Fetching Data
Our HotDog app has some basic interactivity but does not yet fetch new dog images. In this chapter, we'll interact with async and fetching data from an API.
Adding Dependencies
Dioxus does not provide any built-in utilities for fetching data. Crates like dioxus-query exist, but for this tutorial we'll implement data-fetching from scratch.
First, we need to add two new dependencies to our app: serde and reqwest.
- Reqwest provides an HTTP client for fetching.
- Serde will let us derive a JSON Deserializer to decode the response.
In a new terminal window, add these crates to your app with cargo add
.
cargo add reqwest --features json cargo add serde --features derive
Defining a Response Type
We'll be using the amazing dog.ceo/dog-api to fetch images of dogs for HotDog. Fortunately, the API response is quite simple to deserialize.

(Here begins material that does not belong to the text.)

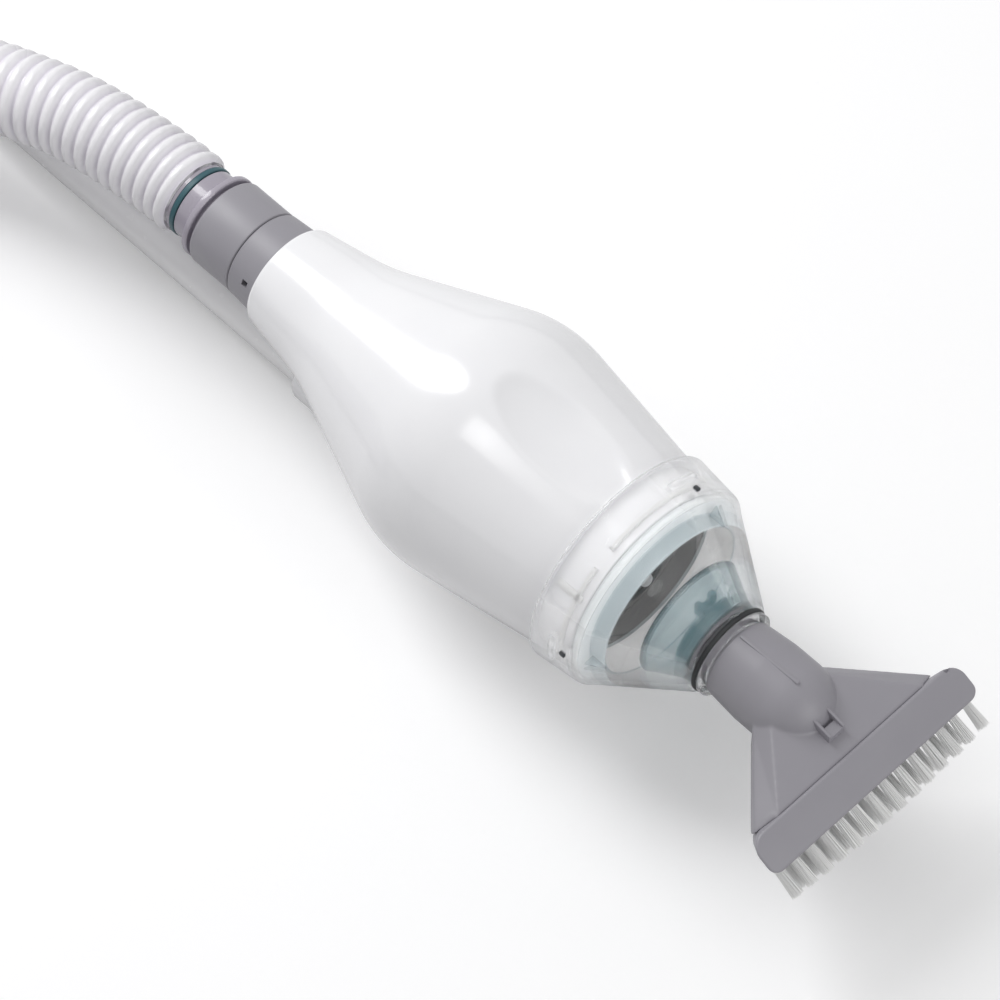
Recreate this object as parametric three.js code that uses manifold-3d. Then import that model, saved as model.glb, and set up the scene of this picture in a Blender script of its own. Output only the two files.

Let's create a new Rust struct that matches the format of the API and derive Deserialize
for it.
The Dog API docs outline a sample API response:
{ "message": "https://images.dog.ceo/breeds/leonberg/n02111129_974.jpg", "status": "success" }
Our Rust struct needs to match that format, though for now we'll only include the "message" field.
#[derive(serde::Deserialize)] struct DogApi { message: String, }
Using reqwest
and async
Dioxus has stellar support for asynchronous Rust. We can simply convert our onclick
handler to be async
and then set the img_src
after the future has resolved.
The changes to our code are quite simple - just add the reqwest::get
call and then call .set()
on img_src
with the result.
#[component] fn DogView() -> Element { let mut img_src = use_signal(|| "".to_string()); let fetch_new = move |_| async move { let response = reqwest::get("https://dog.ceo/api/breeds/image/random") .await .unwrap() .json::<DogApi>() .await .unwrap(); img_src.set(response.message); }; // .. rsx! { div { id: "dogview", img { src: "{img_src}" } } div { id: "buttons", // .. button { onclick: fetch_new, id: "save", "save!" } } } }
Dioxus automatically calls dioxus::spawn
on asynchronous closures. You can also use dioxus::spawn
to perform async work without async closures - just call spawn()
on any async block.
rsx! { button { onclick: move |_| { dioxus::spawn(async move { // do some async work... }); } } }
The futures passed to dioxus::spawn
must not contain latent references to data outside the async block. Data that is Copy
can be captured by async blocks, but all other data must be moved, usually by calling .clone()
.
Managing Data Fetching with use_resource
Eventually, using bare async
calls might lead to race conditions and weird state bugs. For example, if the user clicks the fetch button too quickly, then two requests will be made in parallel. If the request is updating data somewhere else, the wrong request might finish early and causes a race condition.
In Dioxus, Resources are pieces of state whose value is dependent on the completion of some asynchronous work. The use_resource
hook provides a Resource
object with helpful methods to start, stop, pause, and modify the asynchronous state.
Let's change our component to use a resource instead:
#[component] fn DogView() -> Element { let mut img_src = use_resource(|| async move { reqwest::get("https://dog.ceo/api/breeds/image/random") .await .unwrap() .json::<DogApi>() .await .unwrap() .message }); rsx! { div { id: "dogview", img { src: img_src.cloned().unwrap_or_default() } } div { id: "buttons", button { onclick: move |_| img_src.restart(), id: "skip", "skip" } button { onclick: move |_| img_src.restart(), id: "save", "save!" } } } }
Resources are very powerful: they integrate with Suspense, Streaming HTML, reactivity, and more.
The details of the Resource
API are not terribly important right now, but you'll be using Resources frequently in larger apps, so it's a good idea to read the docs.